Because rhythm is ritual. And once ritual takes root, it governs perception. The 7-day cycle became psychological—etched into the nervous system. The concept of a “weekend” didn't even exist until industrial labor demanded recovery.

So when you dread Monday, you're not just reacting to a workday. You're contending with a calendrical ghost. A structure imposed on your neurochemistry by ancient cosmology and capitalist evolution.

And yet—it feels real.

The Sabbath Principle

Interestingly, many ancient cultures had a built-in neurological hack for this: sacred pause.

In Jewish tradition, the Sabbath begins at sundown Friday and ends at sundown Saturday. It's not just rest—it's sanctified non-doing. No work. No travel. No tech. Just stillness, family, reflection, and time. A deliberate quieting of stimulus.

Islamic Jumu'ah, Christian Sundays, Buddhist Uposatha—they all create temporal buffers, not just for faith, but for dopamine recovery.

Without even knowing the word, these traditions understood: endless stimulation frays the soul.

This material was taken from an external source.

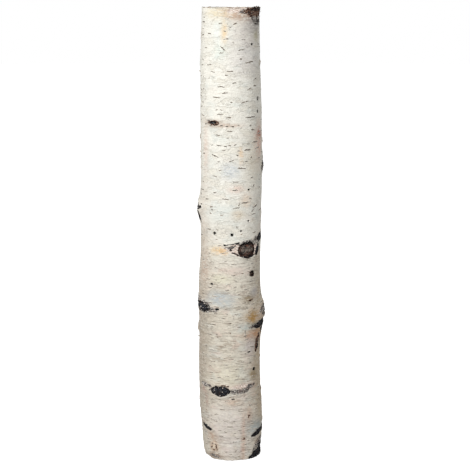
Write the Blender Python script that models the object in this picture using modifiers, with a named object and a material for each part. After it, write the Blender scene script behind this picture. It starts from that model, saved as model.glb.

Modernity strips that buffer. Our weekends aren't restful. They're packed. Loud. Optimized for content and consumption.

So of course Monday hurts. We haven't truly stopped moving.

Two Philosophies. One Choice.

This all leaves us with a fork in the road:

1. Hedonism

Life is about chasing reward. Bigger houses, better views, higher highs. But the more dopamine you flood, the more numb you become. The “peak experiences” start to require absurd escalation—weddings, yachts, awards, ego hits. And still, it fades.

2. Minimalism

The quieter path. Keep the hedonic setpoint low by reducing stimulation. Dopamine fasting. Simplicity. Stillness. Ironically, the less you indulge, the more intensely you feel pleasure when it arrives.

I've lived both. Hedonism burns bright, but quickly. Minimalism—done well—feels like recovering your sense of taste after a cold. Everything registers again.

The Arctic Monday

In Tromsø, Norway—a town inside the Arctic Circle—there are periods during winter when the sun doesn't rise at all.

For weeks.

Imagine waking up on a Monday morning to black skies and zero natural light, again and again. Circadian rhythms break down. Dopamine cycles warp. Rates of seasonal depression spike.

And yet, residents adapt. They embrace “koselig,” the Norwegian cousin of coziness: candles, wool, slow-cooked meals, deep conversation, and silence. They create internal rhythm where the external one collapses.

The Monday Reframe

So maybe Mondays aren't bad. Maybe they're a system reset. A recalibration. A way back to equilibrium.

If you know how to listen, that subtle ache on Sunday night isn't dread. It's the nervous system's whisper:

“Time to realign.”

Maybe the goal isn't to escape Mondays.
Maybe it's to reimagine them—by creating rituals that honor recovery, not resistance.

Even in the dark.

And maybe that's not such a terrible thing after all.